Ground-level ozone typically forms when nitrogen oxide emissions from vehicles and industrial processes react with volatile organic compounds emitted from vegetation in the presence of sunlight.

Professor Christian Pfrang from the University of Birmingham who collaborated on the research said: “Our study provides robust evidence that the changes due to ground-level ozone on floral scent cause pollinators to struggle to carry out their crucial role in the natural environment also with implications for food security.”

The findings suggest that ozone is likely to be having a negative impact on wildflower abundance and crop yields. International research has already established that ozone has a negative impact on food production because it damages plant growth.

Dr. Ben Langford, an atmospheric scientist at UKCEH who led the study said: “Some 75 percent of our food crops and nearly 90 percent of wild flowering plants depend, to some extent, upon animal pollination, particularly by insects. Therefore, understanding what adversely affects pollination, and how, is essential to helping us preserve the critical services that we reply upon for production of food, textiles, biofuels, and medicines, for example.”

The researchers used a 30-m wind tunnel at Surrey University to monitor how the size and shape of odor plumes changed in the presence of ozone. As well as decreasing the size of the odor plume the scientists found that the scent of the plume changed substantially as certain compounds reacted away much faster than others.

Honeybees were trained to recognize the same odor blend and then exposed to the new, ozone-modified odors.

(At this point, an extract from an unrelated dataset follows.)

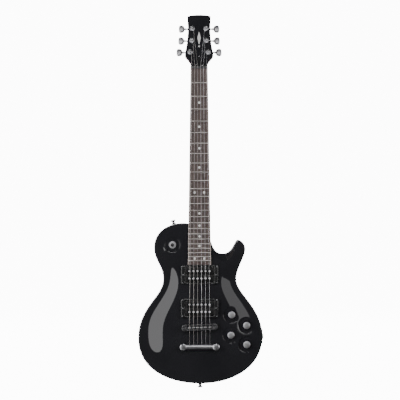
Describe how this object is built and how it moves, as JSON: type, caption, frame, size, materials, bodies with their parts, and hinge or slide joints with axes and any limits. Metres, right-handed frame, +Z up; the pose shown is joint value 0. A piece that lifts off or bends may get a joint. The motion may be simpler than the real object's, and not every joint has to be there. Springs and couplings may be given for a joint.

Pollinating insects use floral odors to find flowers and learn to associate their unique blend of chemical compounds with the amount of nectar it provides, allowing them to locate the same species in the future.

The research showed that towards the center of plumes, 52 percent of honeybees recognized an odor at 6 meters, decreasing to 38 percent at 12 m. At the edge of plumes, which degraded more quickly, 32 percent of honeybees recognized a flower from 6 m away and just a tenth of the insects from 12 m away.

The study indicates that ozone could also affect insects’ other odor-controlled behaviors such attracting a mate.

The research was funded by the Natural Environment Research Council, part of UK Research and Innovation, and was published in the journal Environmental Pollution.

Pfrang concluded: “We know that air pollution has a detrimental effect on human health, biodiversity and the climate, but now we can see how it prevents bees and other pollinating insects from carrying out their key job. This should act as a wake up call to take action on air pollution and help safeguard food production and biodiversity for the future.”